Check every line of the entries that follow, and copy the ones containing "replaced".

RECORDS FOR THE TASK start

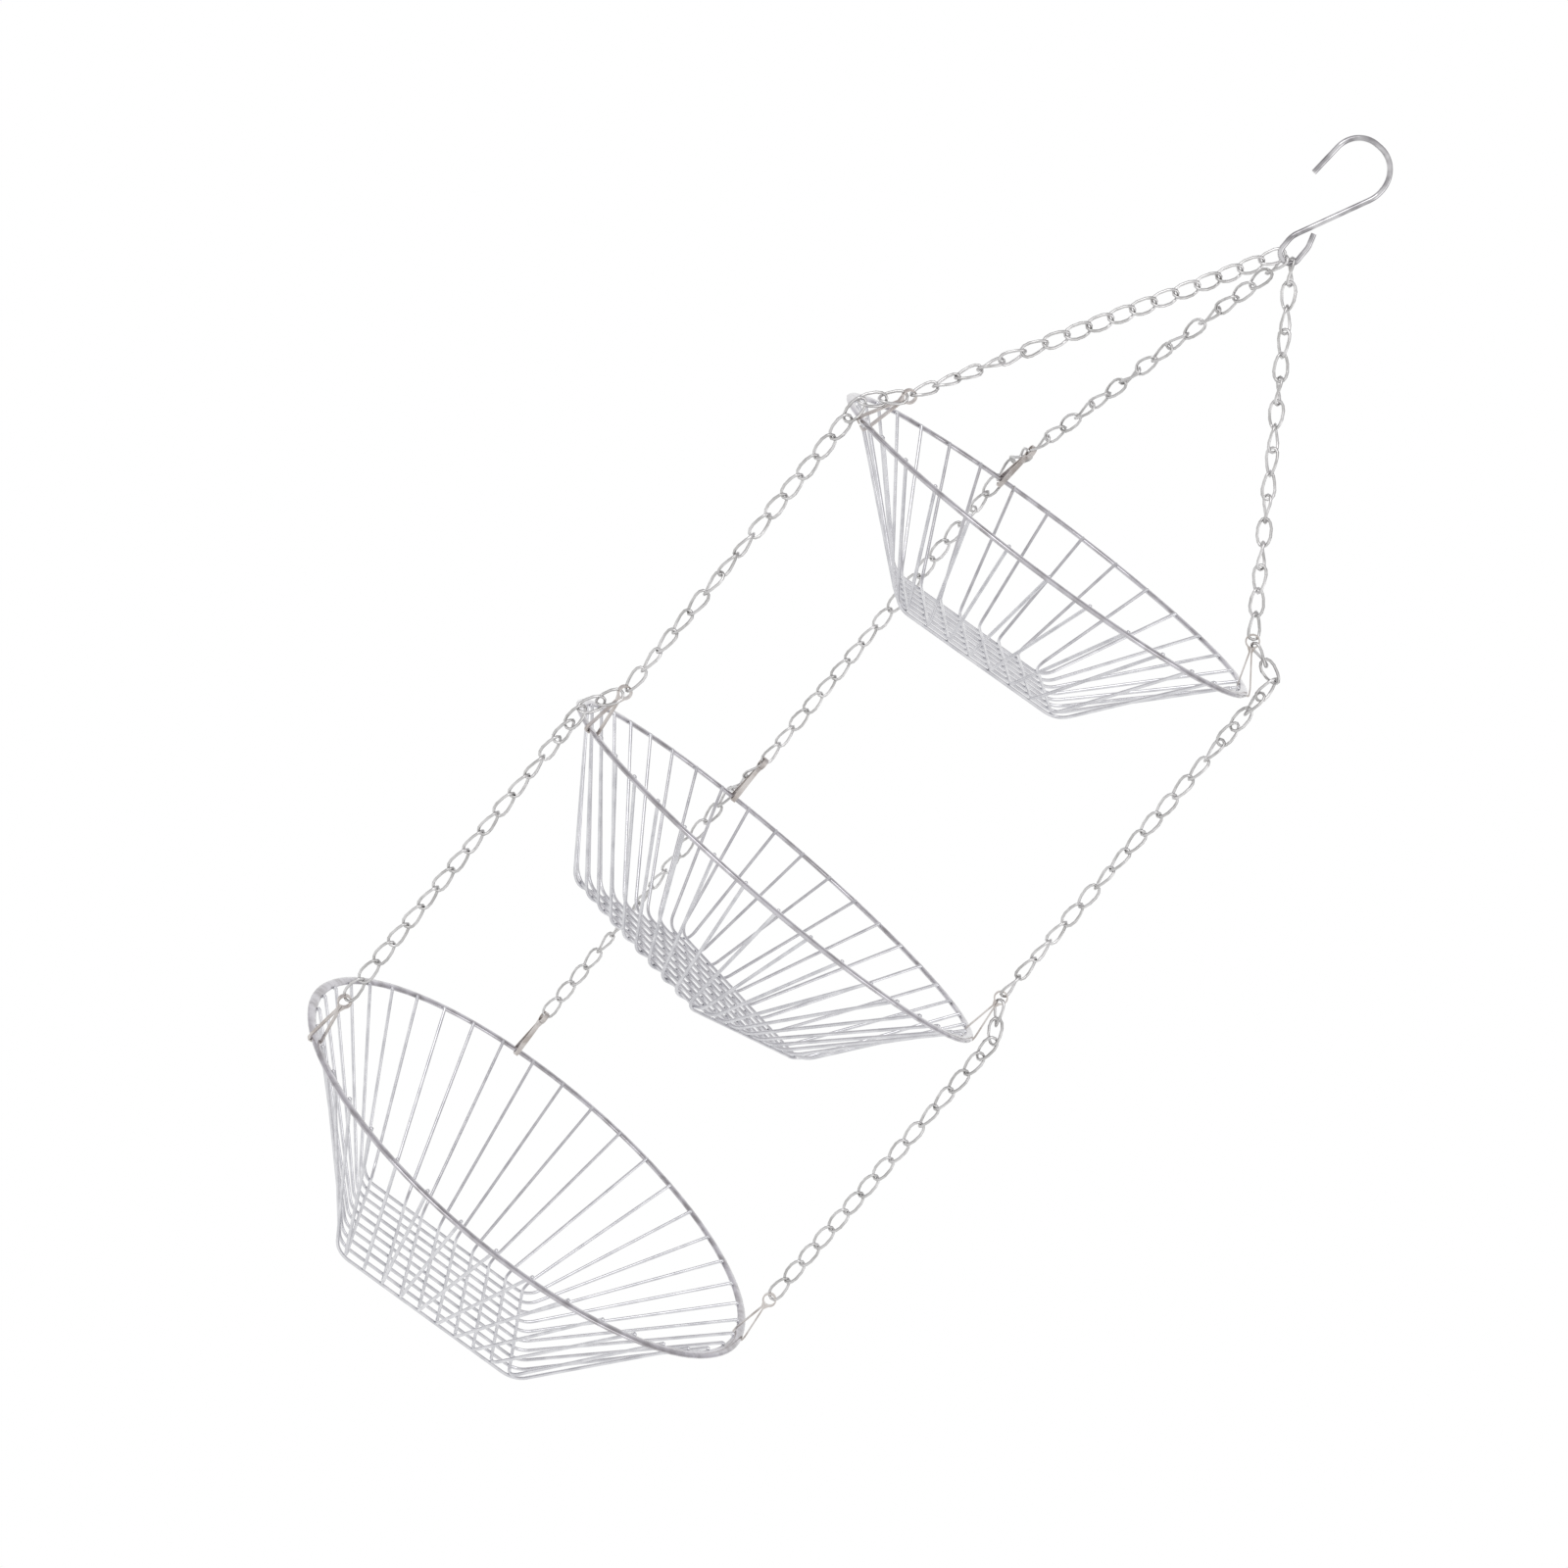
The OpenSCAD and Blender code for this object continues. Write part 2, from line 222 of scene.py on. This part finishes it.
def makeMetal(kind):
    # a soft cloudy tone over 9 mm, and drawing marks in the gloss and the bump; the real marks
    # of 0.1 mm are too fine to show, so they are drawn at 1.1 mm
    detail = metalDetail
    paint = bpy.data.materials.new(kind["name"])
    paint.use_nodes = True
    tree = paint.node_tree
    tree.nodes.clear()
    place = addNode(tree, "ShaderNodeTexCoord")
    cloud = addNode(tree, "ShaderNodeTexNoise", {
        "Scale": 1 / detail["cloudSize"], "Detail": detail["cloudDetail"]}, {
        "Vector": (place, "Object")})
    tone = addNode(tree, "ShaderNodeValToRGB", links={"Fac": (cloud, "Fac")})
    paintRamp(tone, [(detail["darkUntil"], kind["dark"]), (detail["cleanFrom"], kind["color"])])
    grain = addNode(tree, "ShaderNodeTexNoise", {
        "Scale": 1 / detail["grainSize"], "Detail": detail["grainDetail"]}, {
        "Vector": (place, "Object")})
    gloss = addNode(tree, "ShaderNodeMapRange", {
        "To Min": kind["rough"] * detail["smoothest"],
        "To Max": kind["rough"] * detail["roughest"]}, {
        "Value": (grain, "Fac")})
    bump = addNode(tree, "ShaderNodeBump", {
        "Strength": detail["grainStrength"], "Distance": detail["grainDepth"]}, {
        "Height": (grain, "Fac")})
    steel = addNode(tree, "ShaderNodeBsdfPrincipled", {"Metallic": 1.0}, {
        "Base Color": (tone, "Color"), "Roughness": (gloss, "Result"), "Normal": (bump, "Normal")})
    addNode(tree, "ShaderNodeOutputMaterial", links={"Surface": (steel, 0)})
    return paint


paints = {slot: makeMetal(kind) for slot, kind in metals.items()}


def dressNodes():
    for part in frame["record"]["subparts"]:
        node = nodes[part["node"]]
        node.data.materials.clear()
        node.data.materials.append(paints[part["material_slot"]])


dressNodes()
print("metals ready")


def finishPiece(piece, name, slot, body, replaced=()):
    # a finished piece: named, smooth, in its metal and on its body
    piece.name = name
    piece.data.name = name
    piece.data.materials.clear()
    piece.data.materials.append(paints[slot])
    bpy.ops.object.select_all(action="DESELECT")
    piece.select_set(True)
    bpy.context.view_layer.objects.active = piece
    bpy.ops.object.shade_smooth()
    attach(piece, body)
    if replaced:
        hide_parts(*replaced)


def joinPieces(parts):
    bpy.ops.object.select_all(action="DESELECT")
    for part in parts:
        part.select_set(True)
    bpy.context.view_layer.objects.active = parts[0]
    bpy.ops.object.join()
    return parts[0]


def copyTo(model, place):
    # a copy with its own mesh, its place put into the mesh
    twin = model.copy()
    twin.data = model.data.copy()
    bpy.context.scene.collection.objects.link(twin)
    twin.data.transform(place)
    return twin


def scaleHeight(factor):
    # the primitive just added, made flatter or taller in edit mode
    bpy.ops.object.mode_set(mode="EDIT")
    bpy.ops.mesh.select_all(action="SELECT")
    bpy.ops.transform.resize(value=(1, 1, factor))
    bpy.ops.object.mode_set(mode="OBJECT")


# Rims: strip rolled into a hoop with rounded edges, and a bead of weld at each wire's end;
# a basket's tilts and turn are in degrees, and wires counts one layer of its bowl
baskets = {
    "top": {"body": "top_tier", "radius": 0.131, "height": -0.266,
            "tiltFront": 4.0, "tiltSide": -3.5, "turn": 0.0, "wires": 8},
    "middle": {"body": "middle_tier", "radius": 0.14, "height": -0.4976,
               "tiltFront": -3.5, "tiltSide": 1.5, "turn": 45.0, "wires": 10},
    "bottom": {"body": "lower_tier", "radius": 0.152, "height": -0.716,
               "tiltFront": 0.0, "tiltSide": 0.0, "turn": 0.0, "wires": 10},
}
rimShape = {"width": 0.0056, "thickness": 0.0028, "around": 120, "section": 10}
weldShape = {"size": 0.0011, "length": 0.0014, "inset": 0.0004, "height": 0.0006,
             "around": 8, "rings": 6}


def hangMatrix(basket):
    turns = Matrix.Rotation(math.radians(basket["tiltSide"]), 4, "Y")
    turns = turns @ Matrix.Rotation(math.radians(basket["tiltFront"]), 4, "X")
    turns = turns @ Matrix.Rotation(math.radians(basket["turn"]), 4, "Z")
    return Matrix.Translation((0, 0, basket["height"])) @ turns


def wireAngles(basket):
    # the wires of each layer fan out over 90 degrees at each end
    wires = basket["wires"]
    for quarter in range(4):
        for wire in range(wires):
            yield math.radians(90 * quarter + (wire - (wires - 1) / 2) * (90 / wires))


def makeHoop(tier, basket):
    bpy.ops.object.select_all(action="DESELECT")
    bpy.ops.mesh.primitive_torus_add(
        major_segments=rimShape["around"], minor_segments=rimShape["section"],
        major_radius=basket["radius"], minor_radius=rimShape["width"] / 2)
    scaleHeight(rimShape["thickness"] / rimShape["width"])
    hoop = bpy.context.object
    hoop.data.transform(hangMatrix(basket))
    finishPiece(hoop, tier + "RimHoop", "rims", basket["body"], [tier + "_rim"])


def makeWelds(tier, basket):
    bpy.ops.object.select_all(action="DESELECT")
    bpy.ops.mesh.primitive_uv_sphere_add(
        segments=weldShape["around"], ring_count=weldShape["rings"], radius=weldShape["size"])
    scaleHeight(weldShape["length"] / weldShape["size"])
    bead = bpy.context.object
    reach = basket["radius"] - rimShape["width"] / 2 - weldShape["inset"]
    outward = Matrix.Translation((reach, 0, weldShape["height"]))
    beads = []
    for angle in wireAngles(basket):
        place = hangMatrix(basket) @ Matrix.Rotation(angle, 4, "Z") @ outward
        beads.append(copyTo(bead, place))
    bpy.data.objects.remove(bead)
    finishPiece(joinPieces(beads), tier + "RimWelds", "bowl_wires", basket["body"])


for tierName, basketValues in baskets.items():
    makeHoop(tierName, basketValues)
    makeWelds(tierName, basketValues)
print("rims ready")

# Chains: one twisted link, copied down each run; a run is its top and bottom end in millimetres
# and its count of links. Each sign in turns is one link's turn about the chain, from the camera
# on in steps of 15 degrees, 0 to b: most follow the photograph, the rest are set one by one
linkShape = {
    "width": 0.0073, "wire": 0.0017, "reach": 0.00095, "pitch": 0.01305, "twist": 64.0,
    "around": 14, "section": 5, "fullness": 0.8, "turnStep": 15.0, "turnBase": 12,
}
chains = {
    "upper_chain_left": {"body": "top_tier", "turns": "b0000000001237989ab0", "runs": [
        ((-2.865, 0.317, -71.174), (-111.923, -42.006, -249.838), 17),
        ((-114.95, -42.68, -253.942), (-130.678, -46.023, -268.689), 2),
        ((-130.678, -46.023, -269.789), (-130.678, -46.023, -279.598), 1)]},
    "upper_chain_back": {"body": "top_tier", "turns": "7b027b4916b38027b38037", "runs": [
        ((0.166, -0.928, -72.707), (-20.468, 114.298, -233.294), 16),
        ((-20.589, 117.719, -236.179), (-21.357, 139.789, -245.718), 2),
        ((-21.357, 139.789, -246.818), (-21.357, 139.789, -293.829), 4)]},
    "upper_chain_right": {"body": "top_tier", "turns": "6b4916b492705a137b3801", "runs": [
        ((3.045, 0.18, -70.932), (114.341, -22.214, -234.612), 16),
        ((118.386, -22.282, -237.591), (138.622, -22.495, -244.993), 2),
        ((138.622, -22.495, -246.093), (138.622, -22.495, -288.089), 4)]},
    "middle_chain_left": {"body": "middle_chain_left", "turns": "001112448a998a", "runs": [
        ((-130.678, -46.023, -279.598), (-130.678, -46.023, -462.298), 14)]},
    "middle_chain_back": {"body": "middle_chain_back", "turns": "b0000132221133", "runs": [
        ((-21.357, 139.789, -293.829), (-21.357, 139.789, -476.529), 14)]},
    "middle_chain_right": {"body": "middle_chain_right", "turns": "89abba98b13435", "runs": [
        ((138.622, -22.495, -288.089), (138.622, -22.495, -470.789), 14)]},
    "drop_links_left": {"body": "middle_tier", "turns": "b012", "runs": [
        ((-132.533, -47.015, -467.259), (-143.309, -52.16, -483.857), 2),
        ((-143.309, -52.16, -484.957), (-143.309, -52.16, -504.304), 2)]},
    "drop_links_back": {"body": "middle_tier", "turns": "46", "runs": [
        ((-21.593, 140.459, -480.598), (-23.857, 150.629, -504.304), 2)]},
    "drop_links_right": {"body": "middle_tier", "turns": "8bb", "runs": [
        ((140.149, -23.154, -475.826), (150.189, -26.482, -493.854), 2),
        ((150.189, -26.482, -494.954), (150.189, -26.482, -504.304), 1)]},
    "lower_chain_left": {"body": "lower_chain_left", "turns": "24323322322111", "runs": [
        ((-143.309, -52.16, -504.304), (-143.309, -52.16, -687.004), 14)]},
    "lower_chain_back": {"body": "lower_chain_back", "turns": "8ab1345678ab01", "runs": [
        ((-23.857, 150.629, -504.304), (-23.857, 150.629, -687.004), 14)]},
    "lower_chain_right": {"body": "lower_chain_right", "turns": "bba9bb00000001", "runs": [
        ((150.189, -26.482, -504.304), (150.189, -26.482, -687.004), 14)]},
}
mmPerMetre = 1000


def signedPower(value, power):
    return math.copysign(abs(value) ** power, value)


def makeLink():
    # a ring drawn out to a full oval along x, then twisted about x, its wire kept round
    radius = linkShape["width"] / 2
    half = linkShape["pitch"] / 2 + linkShape["reach"]
    full = linkShape["fullness"]
    bpy.ops.object.select_all(action="DESELECT")
    bpy.ops.mesh.primitive_torus_add(
        major_segments=linkShape["around"], minor_segments=linkShape["section"],
        major_radius=radius, minor_radius=linkShape["wire"] / 2)
    link = bpy.context.object
    for point in link.data.vertices:
        angle = math.atan2(point.co.y, point.co.x)
        along, across = math.cos(angle), math.sin(angle)
        out = math.hypot(point.co.x, point.co.y) - radius
        centre = Vector((
            signedPower(along, full) * half, signedPower(across, full) * radius, 0))
        away = Vector((
            signedPower(along, 2 - full) / half, signedPower(across, 2 - full) / radius, 0))
        spot = centre + away.normalized() * out + Vector((0, 0, point.co.z))
        twist = math.radians(linkShape["twist"]) * centre.x / (2 * half)
        point.co = Matrix.Rotation(twist, 3, "X") @ spot
    return link


def linkPlace(top, bottom, share, turn):
    # the link's middle at that share of the run, its flat side turned from the camera
    centre = top.lerp(bottom, share)
    along = (top - bottom).normalized()
    across = along.cross(centre - Vector(camera["place"])).normalized()
    across.rotate(Matrix.Rotation(turn, 3, along))
    place = Matrix((along, across, along.cross(across))).transposed().to_4x4()
    place.translation = centre
    return place


def makeChain(node, chain, model):
    links = []
    for top, bottom, count in chain["runs"]:
        top, bottom = Vector(top) / mmPerMetre, Vector(bottom) / mmPerMetre
        for step in range(count):
            steps = int(chain["turns"][len(links)], linkShape["turnBase"])
            turn = math.radians(steps * linkShape["turnStep"])
            links.append(copyTo(model, linkPlace(top, bottom, (step + 0.5) / count, turn)))
    words = node.split("_")
    name = words[0] + "Links" + words[-1].capitalize()
    finishPiece(joinPieces(links), name, "chain", chain["body"], [node])


linkModel = makeLink()
for nodeName, chainValues in chains.items():
    makeChain(nodeName, chainValues, linkModel)
bpy.data.objects.remove(linkModel)
print("chains ready")
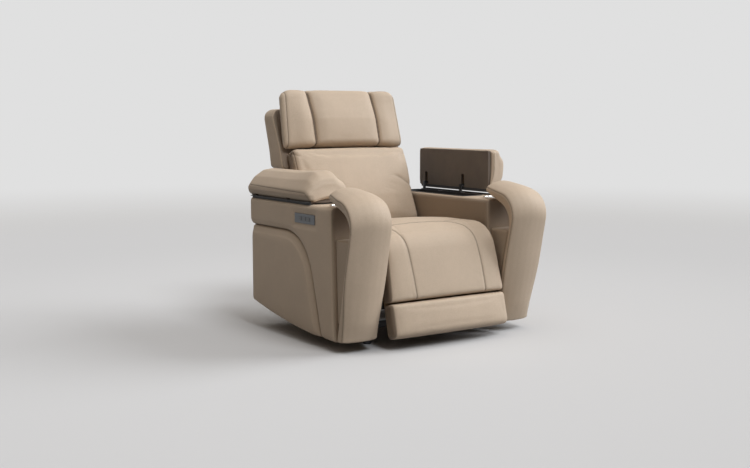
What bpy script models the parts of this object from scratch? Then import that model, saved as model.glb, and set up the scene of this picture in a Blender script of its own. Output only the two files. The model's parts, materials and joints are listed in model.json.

RECORDS FOR THE TASK end

> COMPLETE ANSWER
def finishPiece(piece, name, slot, body, replaced=()):
    if replaced:
        hide_parts(*replaced)